If your state hasn’t opted in

You can still claim the ECCA federal tax credit by donating to a qualifying SGO in a state that has opted in. The credit is federal and not restricted to your home state. The catch: the scholarships funded by your donation will support students in that other state, not in yours.

For most donors who want their dollars to stay in their own community, this is the strongest argument for pushing your state’s governor to opt in: without participation, your federal tax dollars effectively flow elsewhere.

Frequently asked questions

How much is the ECCA federal tax credit worth?

Up to $1,700 per tax return per year, claimed against federal income tax. The credit is non-refundable, so it can reduce your federal tax liability to zero but not below.

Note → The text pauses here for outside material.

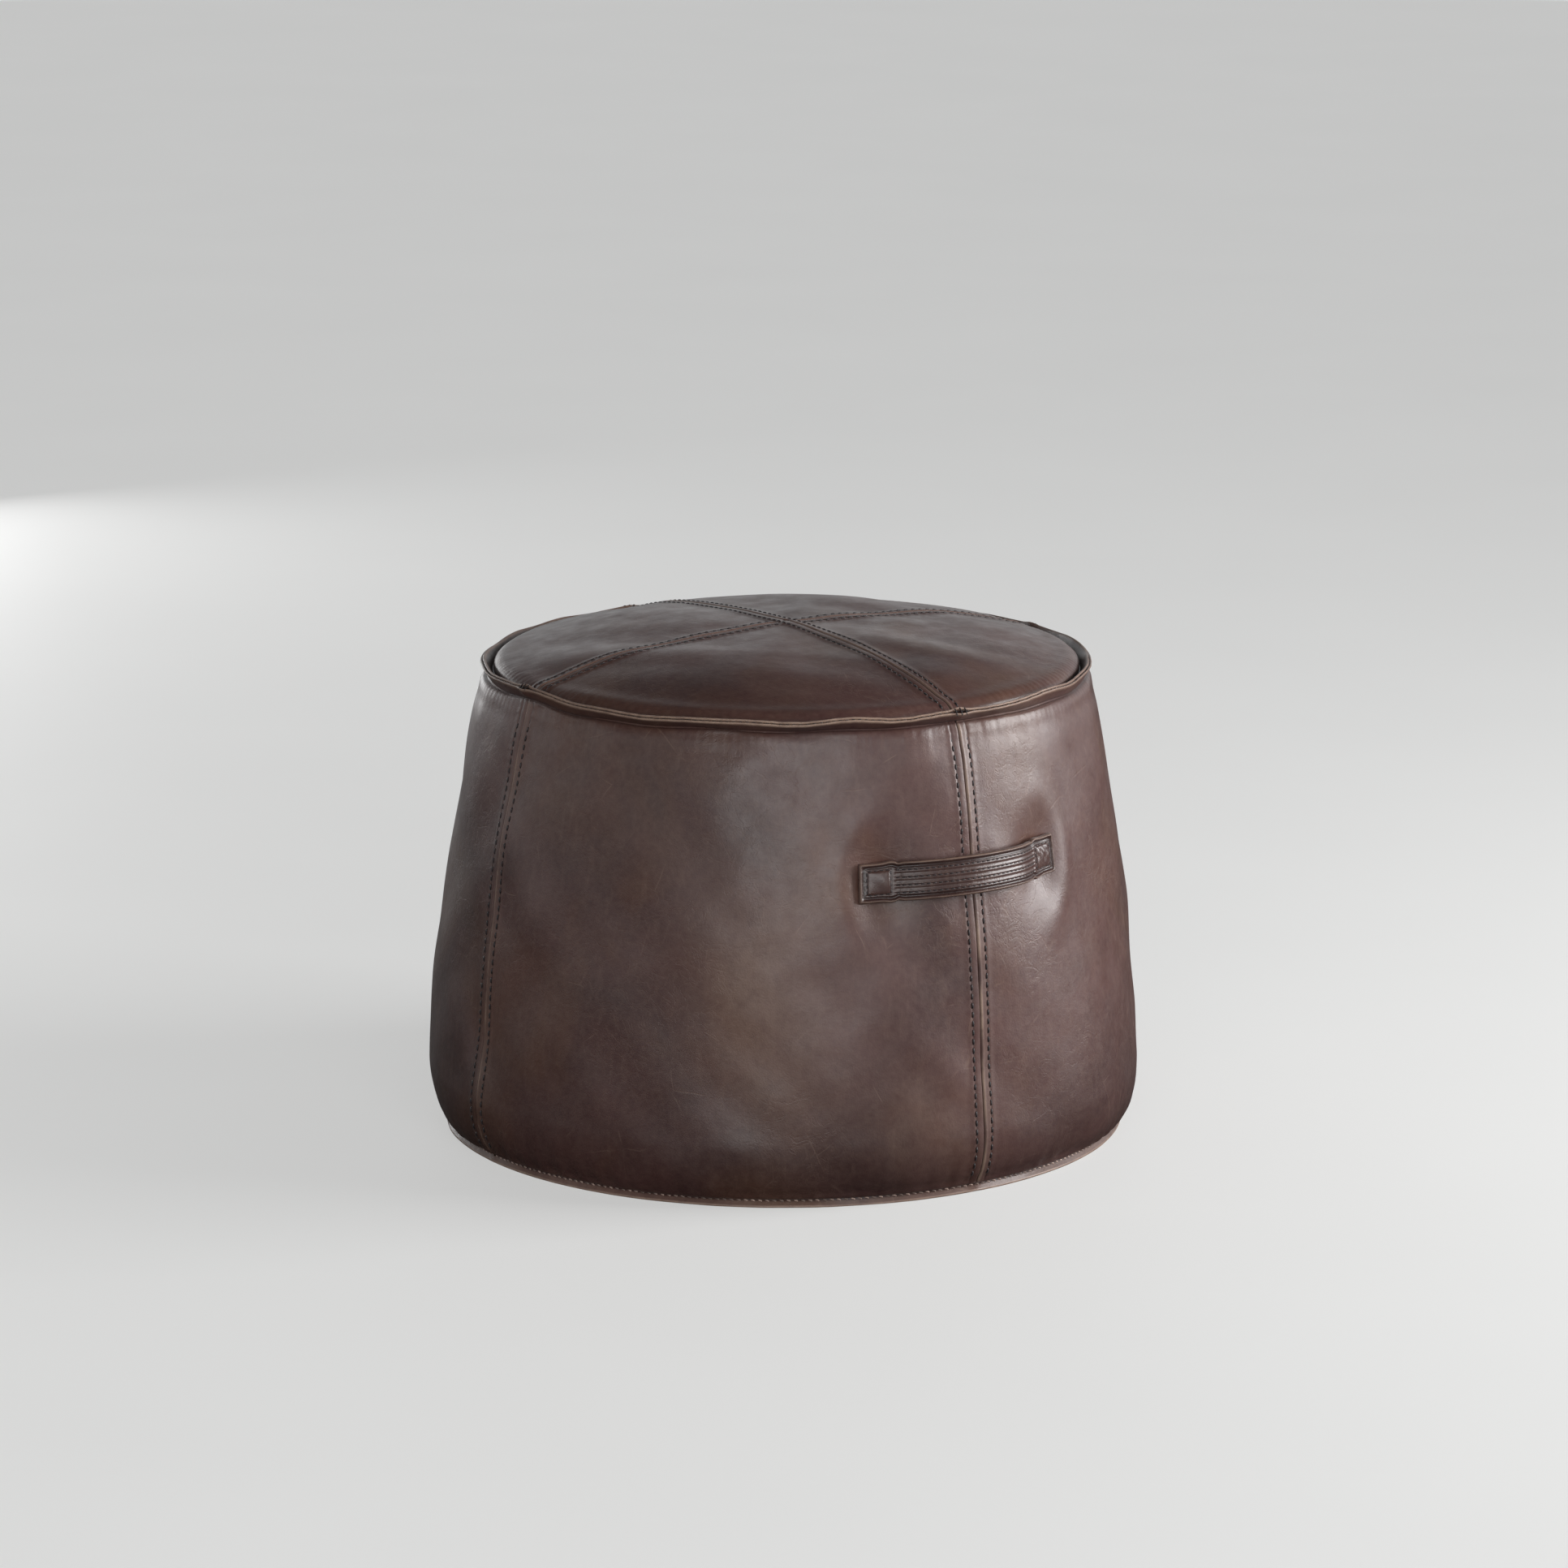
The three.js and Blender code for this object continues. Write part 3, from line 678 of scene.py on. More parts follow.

Is the $1,700 cap per person or per tax return?

Per tax return. Married couples filing jointly receive a single $1,700 cap, not $3,400. Married couples filing separately each have their own $1,700 cap on their respective returns.

When can I start claiming the ECCA credit?

Donations made on or after January 1, 2027 qualify for the credit, which would first appear on your 2027 federal income tax return (filed in early 2028).

Can I take both the ECCA federal credit and a state-level scholarship credit?

Potentially yes, if your state has its own scholarship tax credit program. The ECCA federal credit is independent of state-level credits. Always confirm interactions with a tax advisor familiar with your state's rules.

Do I get the credit if I donate to an SGO outside my home state?

Yes. The federal tax credit applies to qualifying donations to any IRS-recognized SGO in any state that has opted in to ECCA, regardless of where you live. The credit is federal, not state-restricted.

Is the credit available even if I don’t itemize?

Yes. Tax credits are claimed regardless of whether you itemize deductions. You take the standard deduction or itemize separately from claiming the ECCA credit.